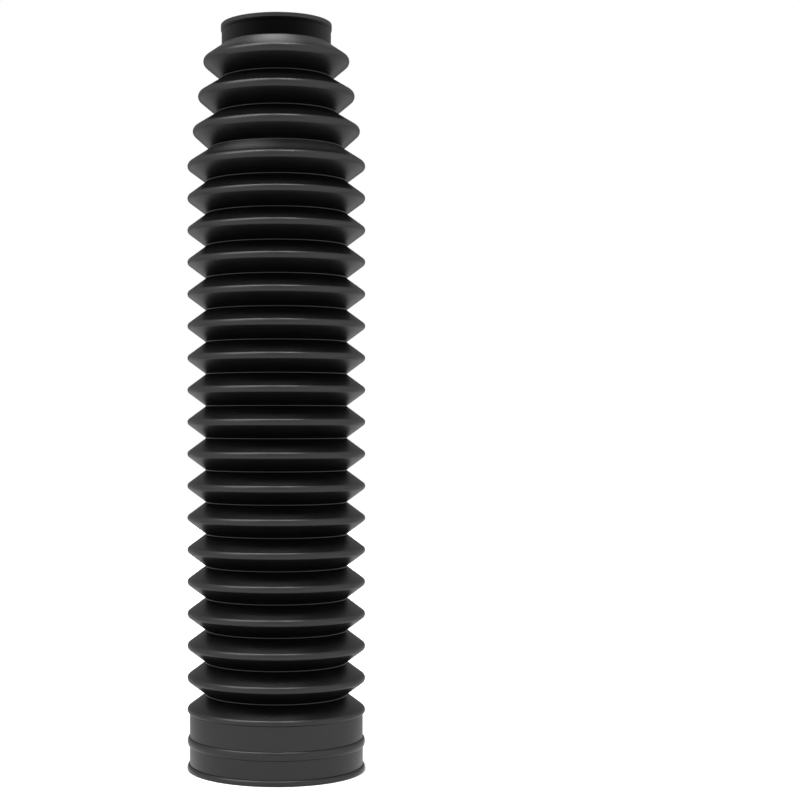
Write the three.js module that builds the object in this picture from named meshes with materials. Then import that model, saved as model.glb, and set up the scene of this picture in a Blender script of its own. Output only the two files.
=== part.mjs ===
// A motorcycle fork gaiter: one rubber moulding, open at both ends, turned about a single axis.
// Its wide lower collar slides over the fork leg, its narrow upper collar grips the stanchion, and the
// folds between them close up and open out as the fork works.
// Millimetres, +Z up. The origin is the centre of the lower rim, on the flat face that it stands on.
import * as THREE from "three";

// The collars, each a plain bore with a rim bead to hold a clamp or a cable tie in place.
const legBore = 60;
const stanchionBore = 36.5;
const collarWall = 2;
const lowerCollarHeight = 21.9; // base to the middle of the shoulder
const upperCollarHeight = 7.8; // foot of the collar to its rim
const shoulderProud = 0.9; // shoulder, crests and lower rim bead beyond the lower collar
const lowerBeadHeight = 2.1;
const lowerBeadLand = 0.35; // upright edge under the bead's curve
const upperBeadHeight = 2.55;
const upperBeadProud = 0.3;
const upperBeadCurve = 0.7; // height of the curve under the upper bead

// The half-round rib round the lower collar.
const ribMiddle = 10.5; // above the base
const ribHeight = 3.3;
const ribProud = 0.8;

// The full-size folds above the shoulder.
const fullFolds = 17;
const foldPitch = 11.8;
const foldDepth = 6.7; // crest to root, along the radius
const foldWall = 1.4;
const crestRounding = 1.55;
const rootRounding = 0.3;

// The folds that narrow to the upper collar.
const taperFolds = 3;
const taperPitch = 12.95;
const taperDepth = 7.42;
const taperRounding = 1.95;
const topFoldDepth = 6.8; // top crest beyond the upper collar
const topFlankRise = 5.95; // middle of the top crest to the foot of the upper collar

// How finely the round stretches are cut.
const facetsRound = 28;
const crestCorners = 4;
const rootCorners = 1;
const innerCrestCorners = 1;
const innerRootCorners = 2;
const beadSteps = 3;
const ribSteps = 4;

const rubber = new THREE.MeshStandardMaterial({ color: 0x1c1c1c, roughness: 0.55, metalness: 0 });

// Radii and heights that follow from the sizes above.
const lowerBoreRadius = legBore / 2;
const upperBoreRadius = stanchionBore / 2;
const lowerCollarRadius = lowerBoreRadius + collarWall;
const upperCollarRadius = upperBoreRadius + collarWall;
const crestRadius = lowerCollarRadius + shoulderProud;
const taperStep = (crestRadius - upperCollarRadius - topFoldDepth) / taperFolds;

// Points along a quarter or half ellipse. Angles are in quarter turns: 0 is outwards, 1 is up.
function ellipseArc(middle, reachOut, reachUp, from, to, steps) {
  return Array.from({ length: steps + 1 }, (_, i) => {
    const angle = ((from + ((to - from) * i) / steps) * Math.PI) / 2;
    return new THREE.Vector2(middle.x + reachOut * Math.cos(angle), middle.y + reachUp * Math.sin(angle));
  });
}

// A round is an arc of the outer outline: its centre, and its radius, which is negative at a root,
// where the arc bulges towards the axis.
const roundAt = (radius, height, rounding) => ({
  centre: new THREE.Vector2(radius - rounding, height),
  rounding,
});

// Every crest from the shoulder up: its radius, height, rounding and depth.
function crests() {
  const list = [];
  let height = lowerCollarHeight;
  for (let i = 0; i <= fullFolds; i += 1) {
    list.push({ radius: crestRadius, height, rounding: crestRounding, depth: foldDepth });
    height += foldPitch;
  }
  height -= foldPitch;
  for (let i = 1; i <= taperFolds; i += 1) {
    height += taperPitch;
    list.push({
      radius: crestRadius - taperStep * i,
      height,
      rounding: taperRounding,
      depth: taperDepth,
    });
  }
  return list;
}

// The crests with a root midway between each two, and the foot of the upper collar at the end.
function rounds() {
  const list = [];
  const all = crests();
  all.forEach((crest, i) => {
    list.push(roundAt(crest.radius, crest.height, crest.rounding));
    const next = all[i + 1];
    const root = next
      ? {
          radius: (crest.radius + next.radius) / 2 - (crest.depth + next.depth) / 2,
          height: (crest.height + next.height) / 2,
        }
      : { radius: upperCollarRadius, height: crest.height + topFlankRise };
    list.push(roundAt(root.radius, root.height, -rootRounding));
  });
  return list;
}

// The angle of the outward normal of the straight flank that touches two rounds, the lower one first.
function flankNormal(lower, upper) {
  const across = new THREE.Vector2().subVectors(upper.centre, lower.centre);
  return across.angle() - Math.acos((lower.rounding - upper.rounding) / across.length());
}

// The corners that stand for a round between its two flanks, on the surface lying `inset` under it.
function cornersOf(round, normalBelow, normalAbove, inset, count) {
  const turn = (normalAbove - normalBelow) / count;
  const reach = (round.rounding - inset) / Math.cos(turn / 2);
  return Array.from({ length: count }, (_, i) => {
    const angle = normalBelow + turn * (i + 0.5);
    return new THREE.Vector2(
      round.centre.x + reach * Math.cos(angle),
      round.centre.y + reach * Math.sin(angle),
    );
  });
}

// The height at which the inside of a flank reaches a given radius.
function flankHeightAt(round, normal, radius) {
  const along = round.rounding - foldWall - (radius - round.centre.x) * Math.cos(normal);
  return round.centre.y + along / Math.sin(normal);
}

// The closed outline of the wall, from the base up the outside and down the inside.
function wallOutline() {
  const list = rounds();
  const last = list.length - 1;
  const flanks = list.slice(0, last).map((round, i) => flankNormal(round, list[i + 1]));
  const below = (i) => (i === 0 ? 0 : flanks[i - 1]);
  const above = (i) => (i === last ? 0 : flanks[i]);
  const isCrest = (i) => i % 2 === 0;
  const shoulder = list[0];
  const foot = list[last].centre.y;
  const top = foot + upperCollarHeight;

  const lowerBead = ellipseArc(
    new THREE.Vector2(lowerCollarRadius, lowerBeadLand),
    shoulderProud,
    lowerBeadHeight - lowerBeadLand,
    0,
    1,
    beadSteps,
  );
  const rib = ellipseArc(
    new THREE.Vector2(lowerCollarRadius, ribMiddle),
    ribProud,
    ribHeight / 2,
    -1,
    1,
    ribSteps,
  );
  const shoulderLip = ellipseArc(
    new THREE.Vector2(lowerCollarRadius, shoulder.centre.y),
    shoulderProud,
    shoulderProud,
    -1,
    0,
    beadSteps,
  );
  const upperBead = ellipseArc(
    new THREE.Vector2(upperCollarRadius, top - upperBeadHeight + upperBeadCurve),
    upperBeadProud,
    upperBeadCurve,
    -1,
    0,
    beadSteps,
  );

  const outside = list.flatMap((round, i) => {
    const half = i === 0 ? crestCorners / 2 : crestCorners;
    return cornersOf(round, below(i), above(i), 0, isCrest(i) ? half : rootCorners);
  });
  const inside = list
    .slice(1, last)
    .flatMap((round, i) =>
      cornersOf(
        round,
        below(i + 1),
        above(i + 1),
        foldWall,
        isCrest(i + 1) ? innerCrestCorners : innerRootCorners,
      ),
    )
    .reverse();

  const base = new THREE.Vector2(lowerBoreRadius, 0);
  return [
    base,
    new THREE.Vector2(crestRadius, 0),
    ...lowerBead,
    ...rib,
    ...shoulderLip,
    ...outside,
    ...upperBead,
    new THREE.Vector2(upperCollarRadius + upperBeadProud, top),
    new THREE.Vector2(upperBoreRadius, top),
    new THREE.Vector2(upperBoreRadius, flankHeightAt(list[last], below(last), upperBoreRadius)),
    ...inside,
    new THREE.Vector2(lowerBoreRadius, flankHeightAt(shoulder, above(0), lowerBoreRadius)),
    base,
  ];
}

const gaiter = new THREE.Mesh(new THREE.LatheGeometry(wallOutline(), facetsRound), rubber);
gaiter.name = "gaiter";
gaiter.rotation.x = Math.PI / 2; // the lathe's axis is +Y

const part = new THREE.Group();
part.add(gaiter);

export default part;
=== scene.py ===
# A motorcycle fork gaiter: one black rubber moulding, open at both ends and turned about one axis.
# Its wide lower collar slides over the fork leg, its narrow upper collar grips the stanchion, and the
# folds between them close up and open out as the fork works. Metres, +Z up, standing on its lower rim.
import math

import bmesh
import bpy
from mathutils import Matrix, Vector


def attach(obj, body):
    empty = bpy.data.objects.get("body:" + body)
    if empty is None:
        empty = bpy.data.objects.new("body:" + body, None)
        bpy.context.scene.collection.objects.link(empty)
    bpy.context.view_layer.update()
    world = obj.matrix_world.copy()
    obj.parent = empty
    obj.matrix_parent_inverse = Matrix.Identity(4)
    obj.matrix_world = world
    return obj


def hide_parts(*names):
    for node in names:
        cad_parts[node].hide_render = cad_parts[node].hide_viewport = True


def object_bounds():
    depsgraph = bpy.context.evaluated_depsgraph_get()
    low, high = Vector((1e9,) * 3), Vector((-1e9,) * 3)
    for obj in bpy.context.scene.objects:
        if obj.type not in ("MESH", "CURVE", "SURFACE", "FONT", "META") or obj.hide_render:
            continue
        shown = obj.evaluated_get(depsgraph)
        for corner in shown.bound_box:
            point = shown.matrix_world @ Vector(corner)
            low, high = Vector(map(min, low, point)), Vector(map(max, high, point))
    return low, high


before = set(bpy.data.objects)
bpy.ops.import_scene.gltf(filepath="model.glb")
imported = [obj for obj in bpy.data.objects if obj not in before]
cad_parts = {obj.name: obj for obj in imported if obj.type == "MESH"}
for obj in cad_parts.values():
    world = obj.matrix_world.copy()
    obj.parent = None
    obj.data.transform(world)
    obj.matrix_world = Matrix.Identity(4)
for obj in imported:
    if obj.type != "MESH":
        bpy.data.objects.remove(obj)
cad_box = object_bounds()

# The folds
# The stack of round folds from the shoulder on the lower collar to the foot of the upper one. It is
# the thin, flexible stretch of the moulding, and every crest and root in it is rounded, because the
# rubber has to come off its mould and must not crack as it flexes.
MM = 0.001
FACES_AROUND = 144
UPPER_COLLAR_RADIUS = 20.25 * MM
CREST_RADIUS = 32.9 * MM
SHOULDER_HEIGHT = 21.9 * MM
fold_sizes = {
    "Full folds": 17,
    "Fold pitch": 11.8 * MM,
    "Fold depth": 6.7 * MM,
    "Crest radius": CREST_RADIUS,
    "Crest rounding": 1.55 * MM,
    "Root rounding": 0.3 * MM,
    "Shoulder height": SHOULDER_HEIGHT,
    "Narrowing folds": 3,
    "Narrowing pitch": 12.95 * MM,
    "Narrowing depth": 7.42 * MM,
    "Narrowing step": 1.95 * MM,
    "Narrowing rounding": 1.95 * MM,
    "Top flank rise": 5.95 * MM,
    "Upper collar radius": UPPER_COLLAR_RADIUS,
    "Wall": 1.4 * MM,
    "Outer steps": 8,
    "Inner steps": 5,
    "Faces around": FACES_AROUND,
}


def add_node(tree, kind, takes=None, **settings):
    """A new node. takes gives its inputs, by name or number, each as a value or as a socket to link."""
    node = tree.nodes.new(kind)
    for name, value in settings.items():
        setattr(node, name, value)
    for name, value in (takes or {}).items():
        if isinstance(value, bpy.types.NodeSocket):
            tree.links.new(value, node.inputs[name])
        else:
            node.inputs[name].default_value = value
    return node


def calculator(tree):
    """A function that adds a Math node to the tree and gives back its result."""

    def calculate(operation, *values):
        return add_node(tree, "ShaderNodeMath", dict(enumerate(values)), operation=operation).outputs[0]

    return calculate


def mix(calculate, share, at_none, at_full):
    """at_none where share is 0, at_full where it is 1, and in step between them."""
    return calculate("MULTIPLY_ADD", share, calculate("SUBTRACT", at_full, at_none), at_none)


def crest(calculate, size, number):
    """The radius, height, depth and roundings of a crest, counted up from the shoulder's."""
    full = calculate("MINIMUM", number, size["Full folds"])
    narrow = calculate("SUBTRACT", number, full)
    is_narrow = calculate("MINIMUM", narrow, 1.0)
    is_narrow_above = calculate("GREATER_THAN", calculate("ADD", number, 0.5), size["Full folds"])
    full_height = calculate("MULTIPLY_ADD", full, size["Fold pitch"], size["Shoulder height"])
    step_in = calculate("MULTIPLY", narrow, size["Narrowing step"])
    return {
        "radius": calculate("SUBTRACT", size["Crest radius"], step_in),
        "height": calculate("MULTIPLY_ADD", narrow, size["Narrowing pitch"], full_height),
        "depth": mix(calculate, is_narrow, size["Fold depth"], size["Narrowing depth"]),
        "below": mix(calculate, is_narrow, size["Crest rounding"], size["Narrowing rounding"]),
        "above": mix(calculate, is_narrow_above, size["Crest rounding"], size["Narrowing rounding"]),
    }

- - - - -

Work required: Beginning at the top of the data, please return every line until and including the line containing "const rubber = new", copied exactly, and nothing past it.

Response for this exercise:
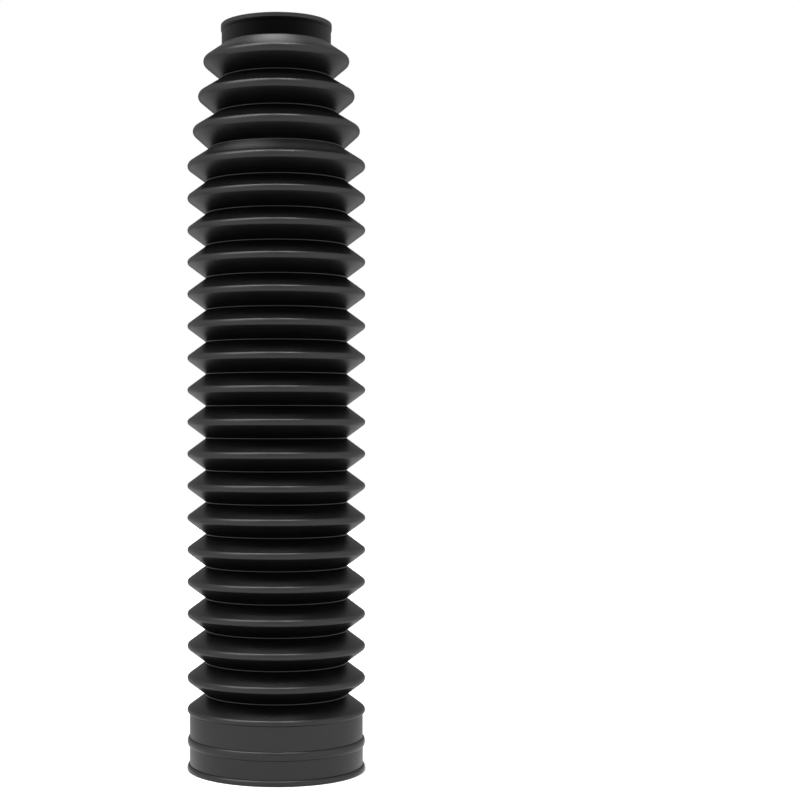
Write the three.js module that builds the object in this picture from named meshes with materials. Then import that model, saved as model.glb, and set up the scene of this picture in a Blender script of its own. Output only the two files.
=== part.mjs ===
// A motorcycle fork gaiter: one rubber moulding, open at both ends, turned about a single axis.
// Its wide lower collar slides over the fork leg, its narrow upper collar grips the stanchion, and the
// folds between them close up and open out as the fork works.
// Millimetres, +Z up. The origin is the centre of the lower rim, on the flat face that it stands on.
import * as THREE from "three";

// The collars, each a plain bore with a rim bead to hold a clamp or a cable tie in place.
const legBore = 60;
const stanchionBore = 36.5;
const collarWall = 2;
const lowerCollarHeight = 21.9; // base to the middle of the shoulder
const upperCollarHeight = 7.8; // foot of the collar to its rim
const shoulderProud = 0.9; // shoulder, crests and lower rim bead beyond the lower collar
const lowerBeadHeight = 2.1;
const lowerBeadLand = 0.35; // upright edge under the bead's curve
const upperBeadHeight = 2.55;
const upperBeadProud = 0.3;
const upperBeadCurve = 0.7; // height of the curve under the upper bead

// The half-round rib round the lower collar.
const ribMiddle = 10.5; // above the base
const ribHeight = 3.3;
const ribProud = 0.8;

// The full-size folds above the shoulder.
const fullFolds = 17;
const foldPitch = 11.8;
const foldDepth = 6.7; // crest to root, along the radius
const foldWall = 1.4;
const crestRounding = 1.55;
const rootRounding = 0.3;

// The folds that narrow to the upper collar.
const taperFolds = 3;
const taperPitch = 12.95;
const taperDepth = 7.42;
const taperRounding = 1.95;
const topFoldDepth = 6.8; // top crest beyond the upper collar
const topFlankRise = 5.95; // middle of the top crest to the foot of the upper collar

// How finely the round stretches are cut.
const facetsRound = 28;
const crestCorners = 4;
const rootCorners = 1;
const innerCrestCorners = 1;
const innerRootCorners = 2;
const beadSteps = 3;
const ribSteps = 4;

const rubber = new THREE.MeshStandardMaterial({ color: 0x1c1c1c, roughness: 0.55, metalness: 0 });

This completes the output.